→ INFORMATION PROVIDED:
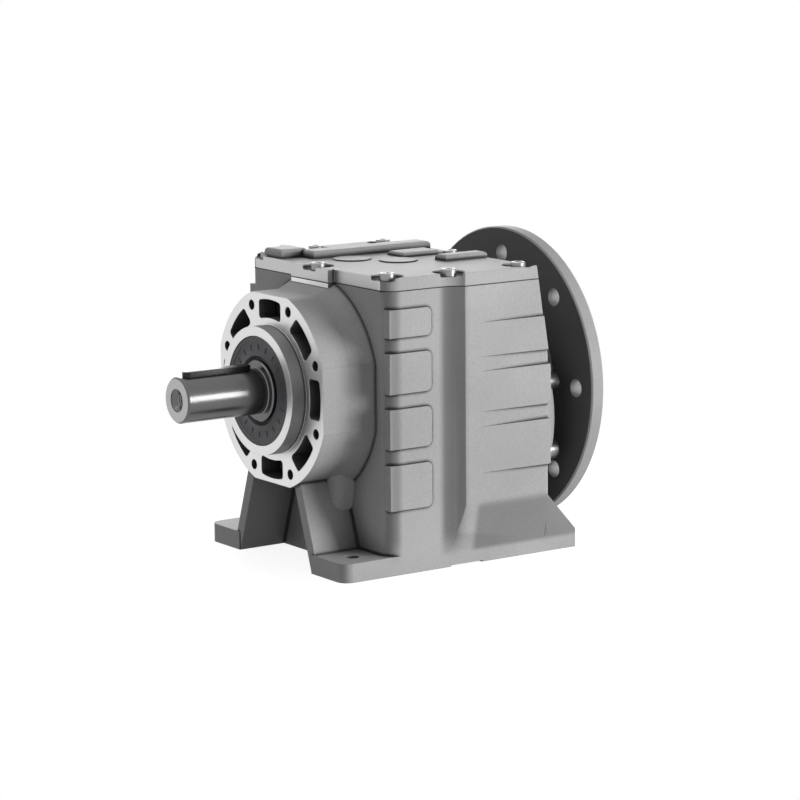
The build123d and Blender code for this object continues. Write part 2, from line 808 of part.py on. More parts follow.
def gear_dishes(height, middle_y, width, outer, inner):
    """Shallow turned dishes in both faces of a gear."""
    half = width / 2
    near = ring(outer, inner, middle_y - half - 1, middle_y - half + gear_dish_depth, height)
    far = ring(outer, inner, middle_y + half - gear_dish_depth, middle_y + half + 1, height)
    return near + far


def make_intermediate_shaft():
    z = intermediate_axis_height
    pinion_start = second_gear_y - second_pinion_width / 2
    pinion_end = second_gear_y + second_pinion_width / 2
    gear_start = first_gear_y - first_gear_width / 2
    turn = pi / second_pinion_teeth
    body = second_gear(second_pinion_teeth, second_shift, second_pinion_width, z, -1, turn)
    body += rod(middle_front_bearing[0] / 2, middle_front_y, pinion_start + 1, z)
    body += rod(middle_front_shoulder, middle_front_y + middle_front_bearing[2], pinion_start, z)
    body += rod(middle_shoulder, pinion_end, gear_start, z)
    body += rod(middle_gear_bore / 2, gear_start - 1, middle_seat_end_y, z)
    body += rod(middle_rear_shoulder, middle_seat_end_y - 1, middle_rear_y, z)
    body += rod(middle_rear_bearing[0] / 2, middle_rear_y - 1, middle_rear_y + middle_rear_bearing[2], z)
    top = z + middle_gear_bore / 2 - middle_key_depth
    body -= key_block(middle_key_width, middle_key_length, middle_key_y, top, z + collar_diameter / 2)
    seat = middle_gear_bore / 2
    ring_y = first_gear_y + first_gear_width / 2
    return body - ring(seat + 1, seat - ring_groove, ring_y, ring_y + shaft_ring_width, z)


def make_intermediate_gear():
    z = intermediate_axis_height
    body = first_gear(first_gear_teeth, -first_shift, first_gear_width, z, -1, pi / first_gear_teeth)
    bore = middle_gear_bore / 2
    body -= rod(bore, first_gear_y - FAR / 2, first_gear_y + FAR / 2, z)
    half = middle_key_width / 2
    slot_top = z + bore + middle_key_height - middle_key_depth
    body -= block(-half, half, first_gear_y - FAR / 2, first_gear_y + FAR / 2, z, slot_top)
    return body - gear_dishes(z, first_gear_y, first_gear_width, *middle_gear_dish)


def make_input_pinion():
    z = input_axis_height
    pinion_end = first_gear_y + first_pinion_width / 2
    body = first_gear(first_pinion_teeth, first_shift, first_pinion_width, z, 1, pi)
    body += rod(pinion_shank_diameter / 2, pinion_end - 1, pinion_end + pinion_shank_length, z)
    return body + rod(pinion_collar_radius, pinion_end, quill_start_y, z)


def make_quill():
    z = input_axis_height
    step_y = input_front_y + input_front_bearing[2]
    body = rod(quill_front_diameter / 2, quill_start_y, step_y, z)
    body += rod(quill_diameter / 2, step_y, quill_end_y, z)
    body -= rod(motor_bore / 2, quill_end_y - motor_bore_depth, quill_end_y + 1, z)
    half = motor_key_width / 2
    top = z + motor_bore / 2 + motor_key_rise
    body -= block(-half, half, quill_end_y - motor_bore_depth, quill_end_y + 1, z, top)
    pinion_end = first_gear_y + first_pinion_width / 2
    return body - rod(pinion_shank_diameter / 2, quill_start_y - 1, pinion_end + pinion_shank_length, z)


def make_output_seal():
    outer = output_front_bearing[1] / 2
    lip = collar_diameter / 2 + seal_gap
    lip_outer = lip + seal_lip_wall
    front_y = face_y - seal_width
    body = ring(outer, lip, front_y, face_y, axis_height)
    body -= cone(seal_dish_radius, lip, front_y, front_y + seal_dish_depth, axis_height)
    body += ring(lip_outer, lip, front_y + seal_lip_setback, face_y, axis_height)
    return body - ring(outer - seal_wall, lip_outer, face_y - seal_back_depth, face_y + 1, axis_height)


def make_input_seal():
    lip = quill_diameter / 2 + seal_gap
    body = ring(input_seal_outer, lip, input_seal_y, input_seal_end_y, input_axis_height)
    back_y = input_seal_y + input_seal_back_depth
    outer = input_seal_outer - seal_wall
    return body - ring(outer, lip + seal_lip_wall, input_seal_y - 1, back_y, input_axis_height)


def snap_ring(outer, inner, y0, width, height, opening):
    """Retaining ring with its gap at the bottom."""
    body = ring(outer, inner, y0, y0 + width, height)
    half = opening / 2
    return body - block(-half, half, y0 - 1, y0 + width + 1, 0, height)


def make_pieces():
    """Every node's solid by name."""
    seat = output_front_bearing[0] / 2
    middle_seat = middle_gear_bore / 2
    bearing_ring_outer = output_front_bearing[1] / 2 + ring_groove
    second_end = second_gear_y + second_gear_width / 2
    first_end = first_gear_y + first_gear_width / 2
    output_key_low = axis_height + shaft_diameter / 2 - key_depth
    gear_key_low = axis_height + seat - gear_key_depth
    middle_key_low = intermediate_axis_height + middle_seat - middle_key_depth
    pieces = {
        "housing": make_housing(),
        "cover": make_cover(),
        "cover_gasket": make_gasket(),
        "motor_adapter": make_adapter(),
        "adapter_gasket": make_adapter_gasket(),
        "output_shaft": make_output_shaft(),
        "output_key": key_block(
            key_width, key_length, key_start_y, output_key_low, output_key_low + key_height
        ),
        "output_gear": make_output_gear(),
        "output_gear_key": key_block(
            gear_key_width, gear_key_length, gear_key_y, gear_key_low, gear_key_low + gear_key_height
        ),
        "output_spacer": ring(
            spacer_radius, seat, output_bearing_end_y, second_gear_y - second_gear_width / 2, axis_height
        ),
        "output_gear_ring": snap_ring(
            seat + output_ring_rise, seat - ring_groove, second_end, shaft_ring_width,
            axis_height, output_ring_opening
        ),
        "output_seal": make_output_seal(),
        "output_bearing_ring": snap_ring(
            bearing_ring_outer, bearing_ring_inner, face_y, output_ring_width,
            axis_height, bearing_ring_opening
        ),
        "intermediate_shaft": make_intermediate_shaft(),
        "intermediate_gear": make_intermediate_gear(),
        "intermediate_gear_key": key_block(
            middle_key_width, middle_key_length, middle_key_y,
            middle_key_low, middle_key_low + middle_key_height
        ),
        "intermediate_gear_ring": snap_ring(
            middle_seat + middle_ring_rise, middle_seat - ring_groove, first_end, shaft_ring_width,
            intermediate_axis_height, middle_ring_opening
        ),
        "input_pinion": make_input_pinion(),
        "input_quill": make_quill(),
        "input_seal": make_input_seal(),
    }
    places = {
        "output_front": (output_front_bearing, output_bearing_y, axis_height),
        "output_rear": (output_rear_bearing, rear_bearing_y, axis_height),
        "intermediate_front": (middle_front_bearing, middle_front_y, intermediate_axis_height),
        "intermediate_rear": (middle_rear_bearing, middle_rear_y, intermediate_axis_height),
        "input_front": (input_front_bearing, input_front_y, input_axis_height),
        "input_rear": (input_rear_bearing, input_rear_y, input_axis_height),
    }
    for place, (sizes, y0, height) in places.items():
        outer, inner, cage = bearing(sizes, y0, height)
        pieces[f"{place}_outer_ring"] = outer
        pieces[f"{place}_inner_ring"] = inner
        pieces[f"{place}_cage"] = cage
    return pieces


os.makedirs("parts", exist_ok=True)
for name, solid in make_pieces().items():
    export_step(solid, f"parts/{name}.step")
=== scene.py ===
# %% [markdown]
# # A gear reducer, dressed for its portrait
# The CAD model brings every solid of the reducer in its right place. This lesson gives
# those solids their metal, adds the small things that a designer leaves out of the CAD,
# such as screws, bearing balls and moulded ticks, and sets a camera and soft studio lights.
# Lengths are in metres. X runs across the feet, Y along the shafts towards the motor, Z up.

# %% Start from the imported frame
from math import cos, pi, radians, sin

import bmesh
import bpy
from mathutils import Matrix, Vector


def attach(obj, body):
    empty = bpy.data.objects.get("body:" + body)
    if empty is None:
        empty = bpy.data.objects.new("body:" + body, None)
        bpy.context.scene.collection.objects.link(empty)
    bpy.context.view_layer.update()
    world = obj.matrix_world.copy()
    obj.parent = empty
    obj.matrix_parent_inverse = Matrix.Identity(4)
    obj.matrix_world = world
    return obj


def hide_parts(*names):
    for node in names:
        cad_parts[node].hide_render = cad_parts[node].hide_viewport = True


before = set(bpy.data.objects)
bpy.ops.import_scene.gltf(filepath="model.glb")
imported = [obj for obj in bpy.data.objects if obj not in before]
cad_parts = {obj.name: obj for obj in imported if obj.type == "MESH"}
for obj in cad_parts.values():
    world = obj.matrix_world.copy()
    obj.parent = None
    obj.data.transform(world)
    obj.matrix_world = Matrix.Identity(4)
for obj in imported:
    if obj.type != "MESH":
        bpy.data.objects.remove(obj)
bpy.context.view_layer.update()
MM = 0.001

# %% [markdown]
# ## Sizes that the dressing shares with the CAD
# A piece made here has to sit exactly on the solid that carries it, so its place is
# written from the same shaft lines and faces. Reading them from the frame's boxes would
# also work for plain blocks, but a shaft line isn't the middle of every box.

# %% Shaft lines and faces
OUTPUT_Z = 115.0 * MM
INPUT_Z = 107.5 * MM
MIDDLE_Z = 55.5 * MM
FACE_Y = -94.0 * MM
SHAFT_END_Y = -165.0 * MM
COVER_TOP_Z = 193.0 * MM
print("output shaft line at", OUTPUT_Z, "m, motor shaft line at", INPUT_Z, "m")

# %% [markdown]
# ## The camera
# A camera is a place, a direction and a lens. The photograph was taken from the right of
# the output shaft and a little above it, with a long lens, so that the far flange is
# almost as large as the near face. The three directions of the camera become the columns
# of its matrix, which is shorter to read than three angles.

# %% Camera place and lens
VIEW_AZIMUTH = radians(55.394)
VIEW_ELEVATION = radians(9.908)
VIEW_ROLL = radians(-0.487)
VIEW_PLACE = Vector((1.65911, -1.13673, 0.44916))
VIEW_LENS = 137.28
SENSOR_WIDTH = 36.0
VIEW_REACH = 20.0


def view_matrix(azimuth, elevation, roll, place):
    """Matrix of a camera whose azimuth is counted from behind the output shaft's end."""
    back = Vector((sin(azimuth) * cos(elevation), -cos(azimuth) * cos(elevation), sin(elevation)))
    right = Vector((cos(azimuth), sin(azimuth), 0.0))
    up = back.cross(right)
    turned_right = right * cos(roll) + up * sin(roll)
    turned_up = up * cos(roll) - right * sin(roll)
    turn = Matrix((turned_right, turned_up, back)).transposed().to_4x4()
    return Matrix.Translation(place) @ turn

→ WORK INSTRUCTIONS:
In the listing above, locate the line containing "for place, (sizes, y0, height)" and the line containing "bpy.data.objects.remove(obj)". Extract those two lines and every line between them, exactly as written, and only those.

→ WRITTEN RESPONSE:
    for place, (sizes, y0, height) in places.items():
        outer, inner, cage = bearing(sizes, y0, height)
        pieces[f"{place}_outer_ring"] = outer
        pieces[f"{place}_inner_ring"] = inner
        pieces[f"{place}_cage"] = cage
    return pieces


os.makedirs("parts", exist_ok=True)
for name, solid in make_pieces().items():
    export_step(solid, f"parts/{name}.step")
=== scene.py ===
# %% [markdown]
# # A gear reducer, dressed for its portrait
# The CAD model brings every solid of the reducer in its right place. This lesson gives
# those solids their metal, adds the small things that a designer leaves out of the CAD,
# such as screws, bearing balls and moulded ticks, and sets a camera and soft studio lights.
# Lengths are in metres. X runs across the feet, Y along the shafts towards the motor, Z up.

# %% Start from the imported frame
from math import cos, pi, radians, sin

import bmesh
import bpy
from mathutils import Matrix, Vector


def attach(obj, body):
    empty = bpy.data.objects.get("body:" + body)
    if empty is None:
        empty = bpy.data.objects.new("body:" + body, None)
        bpy.context.scene.collection.objects.link(empty)
    bpy.context.view_layer.update()
    world = obj.matrix_world.copy()
    obj.parent = empty
    obj.matrix_parent_inverse = Matrix.Identity(4)
    obj.matrix_world = world
    return obj


def hide_parts(*names):
    for node in names:
        cad_parts[node].hide_render = cad_parts[node].hide_viewport = True


before = set(bpy.data.objects)
bpy.ops.import_scene.gltf(filepath="model.glb")
imported = [obj for obj in bpy.data.objects if obj not in before]
cad_parts = {obj.name: obj for obj in imported if obj.type == "MESH"}
for obj in cad_parts.values():
    world = obj.matrix_world.copy()
    obj.parent = None
    obj.data.transform(world)
    obj.matrix_world = Matrix.Identity(4)
for obj in imported:
    if obj.type != "MESH":
        bpy.data.objects.remove(obj)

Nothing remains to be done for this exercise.